Lecoulteux hocha la tête, étalant sur sa grosse figure un large sourire quelque peu narquois :
— D’une charge héréditaire au trône, il n’y a qu’un pas. Soyez sûr que Bonaparte le franchira dès qu’il sera certain que le rétablissement d’un trône ne prendra pas trop les Français à rebrousse-poil.
— C’est insensé ! Dix ans seulement après avoir exécuté le roi, la reine, Mme Elisabeth et la moitié de la noblesse ? Il faudrait que les Français soient devenus fous !
— Il y a toujours eu une dose de folie chez les Français. Et surtout un grand amour du changement. À cause de leur versatilité, ils sont peut-être le peuple le plus difficile à gouverner. Bonaparte leur a rendu la richesse, l’orgueil et le goût de la vie : vive Bonaparte ! Quant à vous, mon ami, je ne saurais trop vous conseiller de sortir un peu plus souvent de votre province et de vous tenir au fait des grandes affaires ! Venez souper chez moi demain, puisque vous ne voulez toujours pas accepter notre hospitalité et, en attendant, allez vous loger à l’hôtel de Courlande ! Sans oublier d’ouvrir vos yeux et vos oreilles !
Tremaine y alla, s’installa confortablement, loua une voiture et s’assura les services d’un des valets de la maison, puis, ayant sacrifié aux conseils du banquier, se rendit comme l’on sait, rue du Rempart.
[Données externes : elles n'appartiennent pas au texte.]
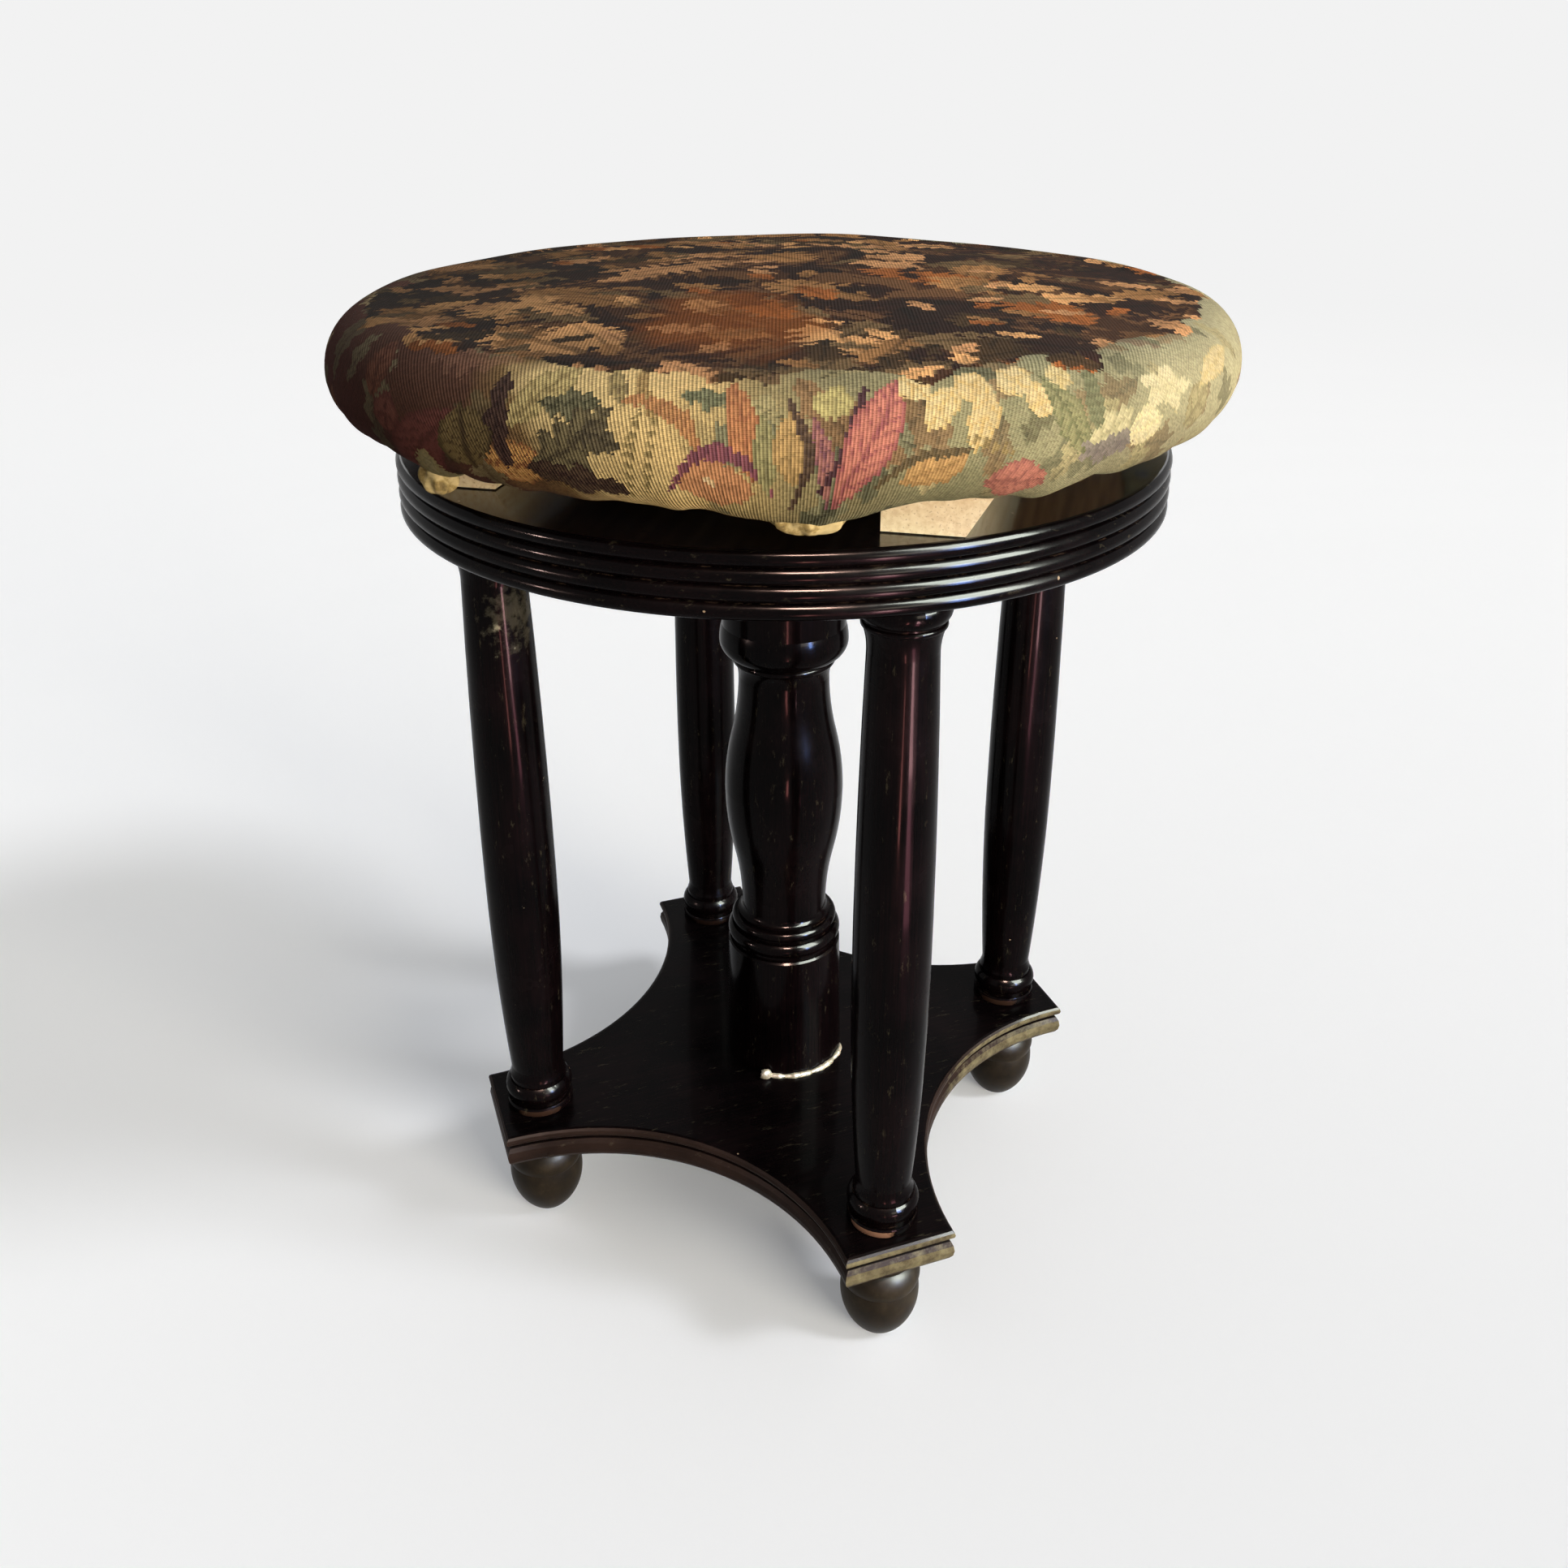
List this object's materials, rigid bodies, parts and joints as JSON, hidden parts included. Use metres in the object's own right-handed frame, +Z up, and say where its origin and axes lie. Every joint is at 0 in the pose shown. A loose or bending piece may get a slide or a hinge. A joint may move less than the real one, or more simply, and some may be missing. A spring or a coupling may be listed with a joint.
{
  "type": "adjustable piano stool",
  "caption": "Round upholstered stool seat that winds up and down on a central screw, on turned columns with a baluster, a hollow-sided plate and turned feet.",
  "frame": {"origin": "on the floor under the screw's axis, midway between the feet", "axes": "+Z up along the screw; the front column stands on -Y and the right column on +X"},
  "size_m": [0.3834, 0.3834, 0.471],
  "materials": {
    "ebonised_wood": "ebonised and French polished, glossy",
    "raw_wood": "bare sawn beech",
    "seat_board_wood": "bare pine board",
    "cast_iron": "japanned black",
    "steel": "turned, lightly greased",
    "screw_steel": "dull bright steel",
    "blued_tacks": "blued cut tacks",
    "stuffing": "stuffed wadding in calico",
    "tapestry": "woven leaf-pattern tapestry"
  },
  "bodies": {
    "base": {"base_plate": "ebonised_wood", "foot_front": "ebonised_wood", "column_front": "ebonised_wood", "foot_right": "ebonised_wood", "column_right": "ebonised_wood", "foot_back": "ebonised_wood", "column_back": "ebonised_wood", "foot_left": "ebonised_wood", "column_left": "ebonised_wood", "baluster": "ebonised_wood", "top_board": "ebonised_wood", "spindle_nut": "cast_iron", "nut_screws": "screw_steel"},
    "stop": {"stop_washer": "steel"},
    "seat": {"spindle": "steel", "stop_nut": "steel", "spindle_flange": "cast_iron", "flange_screws": "screw_steel", "seat_board": "seat_board_wood", "cleat_left": "raw_wood", "cleat_right": "raw_wood", "cleat_screws": "screw_steel", "seat_padding": "stuffing", "seat_cover": "tapestry", "cover_tacks": "blued_tacks"}
  },
  "joints": [
    {"name": "seat_lift", "type": "slide", "parent": "base", "child": "stop", "axis": [0, 0, 1], "range_m": [0, 0.1]},
    {"name": "seat_turn", "type": "hinge", "parent": "stop", "child": "seat", "pos_m": [0, 0, 0.4], "axis": [0, 0, 1], "range_deg": [0, 7200]}
  ],
  "couplings": [
    {"joint": "seat_lift", "follows": "seat_turn", "m_per_rad": 0.00079577}
  ]
}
Rentré place de la Concorde, il se fit servir un repas dans son petit salon, devant une fenêtre grande ouverte sur le vaste espace ensoleillé – ces derniers jours d’août semblaient avoir renoncé à l’alternance de la canicule et des orages pour une température beaucoup plus agréable ! –, cerné par les marronniers des Champs-Élysées, le pont qui menait droit à l’ancien hôtel des ducs de Bourbon et les jardins des Tuileries flanqués du Jeu de paume et de l’Orangerie. En dépit de ses soucis, il s’accorda de goûter quelques instants la douceur de cette belle journée qu’animaient les allées et venues des passants, femmes en robes claires et hommes vêtus de tissus légers, et le passage des barges et des chalands sur la Seine d’où lui parvenaient les cris joyeux des baigneurs. Il éprouvait le besoin de faire le point, refusant cependant de se laisser impressionner par son échec du matin, parce qu’à bien réfléchir, il y voyait malgré tout une sorte d’encouragement : que Cormier eût jugé bon de déménager avec autant de précipitation – sans doute après la visite de Morel, qui avait dû arriver avant Tremaine retardé pendant plusieurs heures par un essieu brisé – indiquait nettement que Louis-Charles devait être quelque part dans Paris et que l’avocat souhaitait mettre la plus grande distance possible entre un personnage aussi dangereux et sa propre personne.